Locate the line bearing "const riser = new THREE.Group();" in the material below, then reproduce it and each following line up to and including the line bearing "bpy.context.scene.collection.objects.link(empty)".

____________________

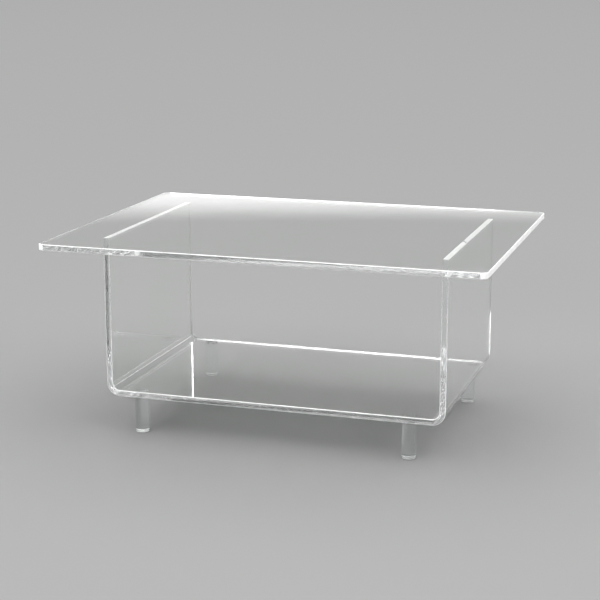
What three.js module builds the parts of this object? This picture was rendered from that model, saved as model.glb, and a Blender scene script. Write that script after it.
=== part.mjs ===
// Two-tier riser of clear acrylic: a flat top sheet cemented onto one U-bent sheet, whose floor is
// the lower shelf, which stands on four solid round rods.
// Units are millimetres. X is the width, Y the depth with the front at -Y, and Z is up from the ground.
import * as THREE from 'three';

// Stock
const SHEET_THICKNESS = 5.6;
const ROD_RADIUS = 6.35;
const CEMENT_THICKNESS = 0.3;
const EDGE_BREAK = 0.4;

// Top sheet, and how far it overhangs the bent sheet at each end and at the front and back
const TOP_WIDTH = 406;
const TOP_DEPTH = 300;
const TOP_CORNER_RADIUS = 6;
const END_OVERHANG = 42.5;
const FACE_OVERHANG = 48.5;

// Bent sheet, from the lower shelf's underside to the uprights' top edges
const FRAME_HEIGHT = 144;
const BEND_INSIDE_RADIUS = 7;

// Rod legs. Each is set by hand, so its distance in from where the bend ends is its own.
const LEG_LENGTH = 34;
const LEG_FACE_MARGIN = 2.6;
const LEGS = [
  { name: 'front_left', side: -1, face: -1, pastBend: 12 },
  { name: 'rear_left', side: -1, face: 1, pastBend: 11 },
  { name: 'front_right', side: 1, face: -1, pastBend: 15.5 },
  { name: 'rear_right', side: 1, face: 1, pastBend: 0.3 },
];

// Facets
const CORNER_SEGMENTS = 8;
const BEND_SEGMENTS = 10;
const ROUND_SEGMENTS = 64;

// Sizes and levels that follow from the ones above
const FRAME_WIDTH = TOP_WIDTH - 2 * END_OVERHANG;
const FRAME_DEPTH = TOP_DEPTH - 2 * FACE_OVERHANG;
const BEND_OUTSIDE_RADIUS = BEND_INSIDE_RADIUS + SHEET_THICKNESS;
const FRAME_BOTTOM = LEG_LENGTH + CEMENT_THICKNESS;
const FRAME_TOP = FRAME_BOTTOM + FRAME_HEIGHT;
const TOP_BOTTOM = FRAME_TOP + CEMENT_THICKNESS;
const UPRIGHT_CENTRE_X = (FRAME_WIDTH - SHEET_THICKNESS) / 2;
const QUARTER_TURN = Math.PI / 2;

function acrylic() {
  return new THREE.MeshStandardMaterial({ color: 0xe6eef0, roughness: 0.06, metalness: 0 });
}

function curedCement() {
  return new THREE.MeshStandardMaterial({ color: 0xf1f3ee, roughness: 0.3, metalness: 0 });
}

function named(name, geometry, material) {
  const mesh = new THREE.Mesh(geometry, material);
  mesh.name = name;
  return mesh;
}

// An outline run straight for a length, with the edges of both end faces broken inside its full size
function sheetPiece(outline, length, curveSegments) {
  return new THREE.ExtrudeGeometry(outline, {
    depth: length - 2 * EDGE_BREAK,
    curveSegments,
    bevelEnabled: true,
    bevelThickness: EDGE_BREAK,
    bevelSize: EDGE_BREAK,
    bevelOffset: -EDGE_BREAK,
    bevelSegments: 1,
  });
}

function roundedRectangle(width, depth, radius) {
  const x = width / 2;
  const y = depth / 2;
  const outline = new THREE.Shape();
  outline.moveTo(radius - x, -y);
  outline.lineTo(x - radius, -y);
  outline.absarc(x - radius, radius - y, radius, -QUARTER_TURN, 0, false);
  outline.lineTo(x, y - radius);
  outline.absarc(x - radius, y - radius, radius, 0, QUARTER_TURN, false);
  outline.lineTo(radius - x, y);
  outline.absarc(radius - x, y - radius, radius, QUARTER_TURN, 2 * QUARTER_TURN, false);
  outline.lineTo(-x, radius - y);
  outline.absarc(radius - x, radius - y, radius, 2 * QUARTER_TURN, 3 * QUARTER_TURN, false);
  return outline;
}

function topShelf() {
  const outline = roundedRectangle(TOP_WIDTH, TOP_DEPTH, TOP_CORNER_RADIUS);
  const geometry = sheetPiece(outline, SHEET_THICKNESS, CORNER_SEGMENTS);
  geometry.translate(0, 0, TOP_BOTTOM + EDGE_BREAK);
  return named('top_shelf', geometry, acrylic());
}

// The end view of the bent sheet, as a U standing on y = 0
function bentProfile() {
  const outer = FRAME_WIDTH / 2;
  const inner = outer - SHEET_THICKNESS;
  const bendX = outer - BEND_OUTSIDE_RADIUS;
  const bendY = BEND_OUTSIDE_RADIUS;
  const profile = new THREE.Shape();
  profile.moveTo(-outer, FRAME_HEIGHT);
  profile.lineTo(-outer, bendY);
  profile.absarc(-bendX, bendY, BEND_OUTSIDE_RADIUS, 2 * QUARTER_TURN, 3 * QUARTER_TURN, false);
  profile.lineTo(bendX, 0);
  profile.absarc(bendX, bendY, BEND_OUTSIDE_RADIUS, -QUARTER_TURN, 0, false);
  profile.lineTo(outer, FRAME_HEIGHT);
  profile.lineTo(inner, FRAME_HEIGHT);
  profile.lineTo(inner, bendY);
  profile.absarc(bendX, bendY, BEND_INSIDE_RADIUS, 0, -QUARTER_TURN, true);
  profile.lineTo(-bendX, SHEET_THICKNESS);
  profile.absarc(-bendX, bendY, BEND_INSIDE_RADIUS, 3 * QUARTER_TURN, 2 * QUARTER_TURN, true);
  profile.lineTo(-inner, FRAME_HEIGHT);
  return profile;
}

function bentFrame() {
  const geometry = sheetPiece(bentProfile(), FRAME_DEPTH, BEND_SEGMENTS);
  geometry.rotateX(QUARTER_TURN);
  geometry.translate(0, FRAME_DEPTH / 2 - EDGE_BREAK, FRAME_BOTTOM);
  return named('bent_frame', geometry, acrylic());
}

// A cement film along the top edge of one upright
function uprightCement(name, side) {
  const length = FRAME_DEPTH - 2 * EDGE_BREAK;
  const geometry = new THREE.BoxGeometry(SHEET_THICKNESS, length, CEMENT_THICKNESS);
  geometry.translate(side * UPRIGHT_CENTRE_X, 0, FRAME_TOP + CEMENT_THICKNESS / 2);
  return named(name, geometry, curedCement());
}

// Each rod stands whole on the flat of the shelf, clear of the bend and of the sheet's edge
function legCentre(leg) {
  const x = leg.side * (FRAME_WIDTH / 2 - BEND_OUTSIDE_RADIUS - leg.pastBend - ROD_RADIUS);
  const y = leg.face * (FRAME_DEPTH / 2 - LEG_FACE_MARGIN - ROD_RADIUS);
  return { x, y };
}

// A rod with its lower rim broken and its upper end square for the joint
function legRod(leg) {
  const centre = legCentre(leg);
  const profile = [
    new THREE.Vector2(0, 0),
    new THREE.Vector2(ROD_RADIUS - EDGE_BREAK, 0),
    new THREE.Vector2(ROD_RADIUS, EDGE_BREAK),
    new THREE.Vector2(ROD_RADIUS, LEG_LENGTH),
    new THREE.Vector2(0, LEG_LENGTH),
  ];
  const geometry = new THREE.LatheGeometry(profile, ROUND_SEGMENTS);
  geometry.rotateX(QUARTER_TURN);
  geometry.translate(centre.x, centre.y, 0);
  return named(`leg_${leg.name}`, geometry, acrylic());
}

// A cement film between the upper end of one rod and the underside of the lower shelf
function legCement(leg) {
  const centre = legCentre(leg);
  const geometry = new THREE.CylinderGeometry(ROD_RADIUS, ROD_RADIUS, CEMENT_THICKNESS, ROUND_SEGMENTS);
  geometry.rotateX(QUARTER_TURN);
  geometry.translate(centre.x, centre.y, LEG_LENGTH + CEMENT_THICKNESS / 2);
  return named(`cement_leg_${leg.name}`, geometry, curedCement());
}

const riser = new THREE.Group();
riser.name = 'tiered_shelf_riser';
riser.add(topShelf());
riser.add(bentFrame());
riser.add(uprightCement('cement_upright_left', -1));
riser.add(uprightCement('cement_upright_right', 1));
for (const leg of LEGS) {
  riser.add(legRod(leg));
  riser.add(legCement(leg));
}

export default riser;
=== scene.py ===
"""Clear acrylic two-tier riser on a pale studio floor. Metres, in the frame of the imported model."""
import math

import bmesh
import bpy
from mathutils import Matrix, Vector, noise


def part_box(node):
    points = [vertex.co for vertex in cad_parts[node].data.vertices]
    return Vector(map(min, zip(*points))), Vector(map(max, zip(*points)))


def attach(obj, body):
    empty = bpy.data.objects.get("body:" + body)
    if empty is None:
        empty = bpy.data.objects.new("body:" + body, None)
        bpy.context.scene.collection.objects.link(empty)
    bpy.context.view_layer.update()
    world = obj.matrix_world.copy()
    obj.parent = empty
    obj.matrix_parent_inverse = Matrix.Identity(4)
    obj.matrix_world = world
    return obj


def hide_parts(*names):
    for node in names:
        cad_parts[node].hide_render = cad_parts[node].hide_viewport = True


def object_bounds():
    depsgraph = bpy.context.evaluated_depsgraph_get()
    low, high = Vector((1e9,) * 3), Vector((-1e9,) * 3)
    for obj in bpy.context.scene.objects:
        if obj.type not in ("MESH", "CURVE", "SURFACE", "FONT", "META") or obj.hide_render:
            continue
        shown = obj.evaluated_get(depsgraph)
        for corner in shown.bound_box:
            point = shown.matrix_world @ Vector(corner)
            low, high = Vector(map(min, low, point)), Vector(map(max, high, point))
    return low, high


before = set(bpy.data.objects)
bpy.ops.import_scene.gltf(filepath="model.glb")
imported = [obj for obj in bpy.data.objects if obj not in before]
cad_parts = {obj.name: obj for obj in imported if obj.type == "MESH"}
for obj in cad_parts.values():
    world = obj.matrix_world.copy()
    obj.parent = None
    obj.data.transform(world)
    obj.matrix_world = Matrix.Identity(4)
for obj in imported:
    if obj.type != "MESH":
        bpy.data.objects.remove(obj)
cad_low, cad_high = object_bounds()

MM = 0.001
QUARTER_TURN = math.pi / 2

# Finished sizes that the CAD nodes' boxes don't give. Cement reaches a little into both of its neighbours.
CORNER_RADIUS = 6 * MM
BEND_INSIDE_RADIUS = 7 * MM
EDGE_BREAK = 0.6 * MM
CEMENT_BITE = 0.05 * MM

# Steps to a rounded edge, a corner and a bend, each a quarter turn, and to a rod's whole circle
BREAK_STEPS = 3
CORNER_STEPS = 20
BEND_STEPS = 28
ROD_STEPS = 96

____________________

WORKED SOLUTION
const riser = new THREE.Group();
riser.name = 'tiered_shelf_riser';
riser.add(topShelf());
riser.add(bentFrame());
riser.add(uprightCement('cement_upright_left', -1));
riser.add(uprightCement('cement_upright_right', 1));
for (const leg of LEGS) {
  riser.add(legRod(leg));
  riser.add(legCement(leg));
}

export default riser;
=== scene.py ===
"""Clear acrylic two-tier riser on a pale studio floor. Metres, in the frame of the imported model."""
import math

import bmesh
import bpy
from mathutils import Matrix, Vector, noise


def part_box(node):
    points = [vertex.co for vertex in cad_parts[node].data.vertices]
    return Vector(map(min, zip(*points))), Vector(map(max, zip(*points)))


def attach(obj, body):
    empty = bpy.data.objects.get("body:" + body)
    if empty is None:
        empty = bpy.data.objects.new("body:" + body, None)
        bpy.context.scene.collection.objects.link(empty)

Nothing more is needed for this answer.